Un dernière remarque, à propos des jeux enfantins qui se traduisent par la plaisanterie. Il faut s’attacher à leur laisser leur caractère primitif d’innocente espièglerie. La moquerie, défaut odieux, touche de bien près à la plaisanterie, qualité charmante. Je crois qu’en général ce défaut, même en ce qu’il a d’héréditaire, ne se montre pas dans les enfants âgés de moins trois ans, si les exemples et les encouragements ne l’ont pas développé chez eux. Le sentiment du ridicule paraît inconnu à cet âge. Il ne faudrait pas croire que les enfants, qui sont de bonne heure enclins à saisir et à imiter les défauts physiques des personnes, les apprécient et les imitent comme des défauts.
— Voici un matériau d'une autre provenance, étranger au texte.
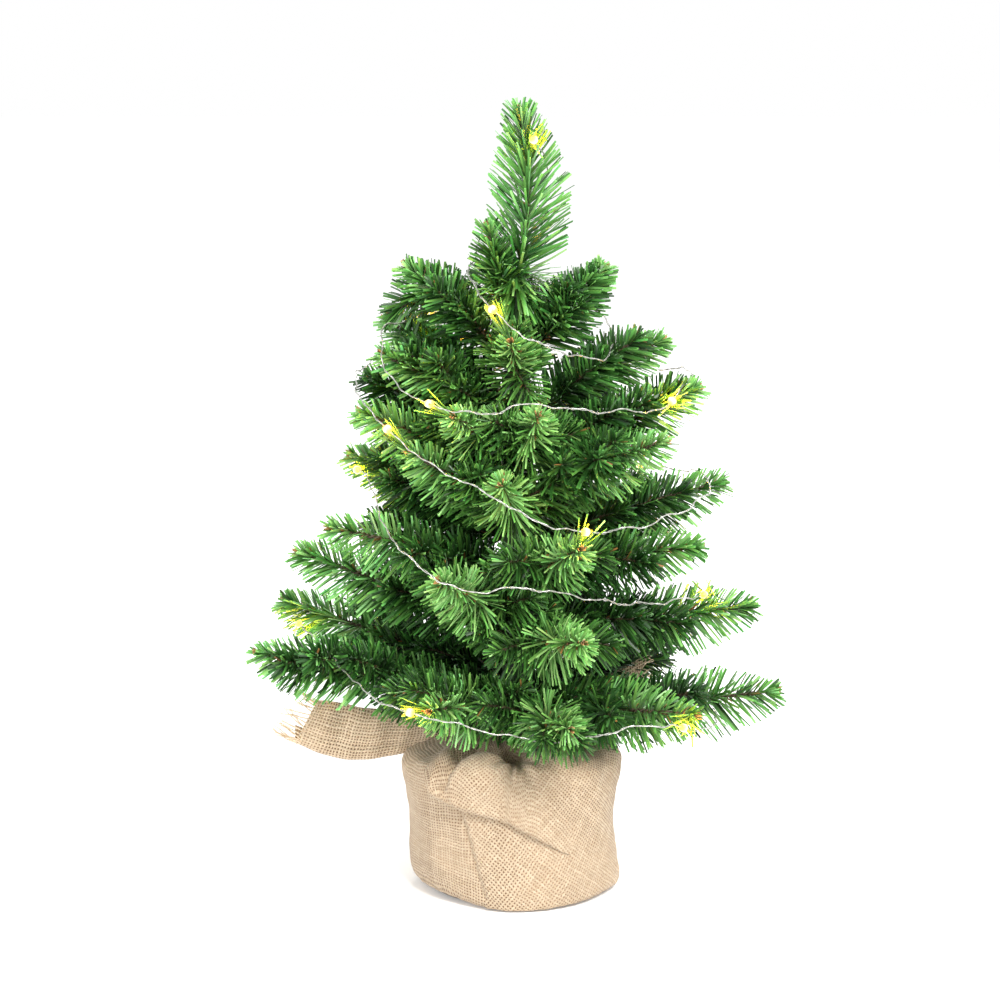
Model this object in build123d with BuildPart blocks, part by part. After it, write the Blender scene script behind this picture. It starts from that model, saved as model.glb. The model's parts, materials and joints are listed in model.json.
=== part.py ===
"""Small artificial tree: wire branches on a steel pole, standing in a burlap-wrapped base, with a
battery light string wound round it. Millimetres, +Z up, origin at the centre of the underside,
front of the tree towards -Y."""

import os
from math import cos, pi, radians, sin, sqrt, tan

from build123d import *

os.makedirs("parts", exist_ok=True)

# ---- driving dimensions -------------------------------------------------------------------
tree_height = 450.0

pole_radius = 5.0
pole_wall = 0.8
pole_foot_z = 12.0
pole_top_z = 345.0

binding_radius = 8.0
binding_spans = [(92, 128), (141, 161), (176, 206), (209, 239), (241, 256), (264, 297), (302, 316), (328, 341)]

root_ball_radius = 1.6
root_ball_offset = 10.0  # from the pole's axis to the centre of a branch's root
stem_radius = 1.2
needle_core_radius = 5.0  # the dense middle of a sprig; the loose needle ends stand out past it
bare_stem_length = 12.0
tip_radius = 2.6
leader_core_radius = 6.0

burlap_thickness = 1.4
wrap_foot_radius = 56.0
wrap_foot_rounding = 5.0
wrap_belly_radius = 60.0
wrap_belly_z = 46.0
wrap_shoulder_radius = 56.0
wrap_shoulder_z = 78.0
neck_radius = 16.0
neck_z = (90.0, 96.0)
tie_radius = 0.8
tail_thickness = 2.4
left_tail_azimuth = 176.0
right_tail_azimuth = 28.0

pot_foot_radius = 49.0
pot_rim_radius = 52.0
pot_height = 70.0
pot_wall = 2.0
pot_foot_z = burlap_thickness + 0.1
weight_height = 52.0
weight_gap = 0.1

cell_radius = 7.1
cell_body_length = 48.5
cell_button_length = 1.0
cell_button_radius = 2.7
cell_pitch = 14.6
case_length = 72.0
case_height = 50.0
case_front_y = 64.0  # the side that faces the base
case_back_y = 84.0
case_wall = 1.6
case_rail_wall = 2.4
divider_x = -20.0
divider_thickness = 1.2
groove_depth = 1.2
groove_y = (80.0, 82.4)
slide_gap = 0.3
cover_rib_height = 0.8
plate_thickness = 0.4
spring_length = 3.4
spring_wire_radius = 0.35
spring_radius = 2.8
switch_travel = 3.0
switch_stem = (3.2, 3.4)
switch_x = -29.1
grommet_z = 26.0
grommet_length = 4.0

wire_diameter = 1.2
led_radius = 2.1
led_length = 5.5
# half section of a drop: along the wire, and out from it
led_profile = [
    (-led_length / 2, wire_diameter / 2),
    (-2.4, 1.2),
    (-1.5, 1.9),
    (0, led_radius),
    (1.5, 1.9),
    (2.4, 1.2),
    (led_length / 2, wire_diameter / 2),
]

# ---- branches: azimuth from +X towards +Y, reach from the pole's axis, height of root and of tip ----
branches = [
    # lowest ring
    (-5, 154, 99, 117),
    (-34, 125, 103, 117),
    (-74, 110, 105, 118),
    (-118, 106, 105, 126),
    (196, 155, 108, 147),
    (171, 141, 122, 163),
    (140, 138, 102, 126),
    (95, 134, 104, 128),
    (45, 138, 101, 126),
    # second ring
    (4, 142, 152, 161),
    (-69, 106, 147, 164),
    (-116, 100, 155, 198),
    (184, 129, 150, 198),
    (120, 112, 155, 182),
    (70, 115, 148, 172),
    # third ring
    (-10, 110, 182, 202),
    (-66, 90, 184, 213),
    (12, 127, 198, 232),
    (42, 102, 190, 220),
    (95, 95, 198, 228),
    (144, 97, 200, 232),
    # fourth ring
    (-96, 80, 215, 249),
    (174, 100, 211, 251),
    (-142, 80, 226, 262),
    (-32, 101, 228, 268),
    (196, 95, 236, 281),
    # fifth ring
    (-5, 107, 246, 292),
    (-122, 70, 249, 283),
    (-80, 71, 252, 285),
    (62, 82, 244, 278),
    (115, 80, 250, 283),
    (163, 86, 252, 290),
    # sixth ring
    (6, 88, 271, 317),
    (196, 83, 272, 313),
    (168, 80, 284, 328),
    (-94, 46, 292, 323),
    (88, 56, 292, 327),
    # top rings
    (-5, 53, 310, 361),
    (182, 66, 308, 361),
    (205, 18, 334, 385),
    # between the third and fourth rings, on the left
    (197, 114, 184, 216),
]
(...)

Us sont souvent étonnés des aspects et des conformations bizarres : ils en demandent le pourquoi.

Un enfant de quatre ans, ayant un jour vu passer dans la rue un monsieur très voûté, et une autre jour un vieillard très petit, demandait, après les avoir très attentivement observés, comment cela avait pu se faire. Son frère, âgé de deux ans et demi, faisait des remarques du même genre : « Pourquoi il marche comme ça, ce monsieur, maman ? » Mais nulle perception du grotesque comme grotesque, ni chez l’un ni chez l’autre.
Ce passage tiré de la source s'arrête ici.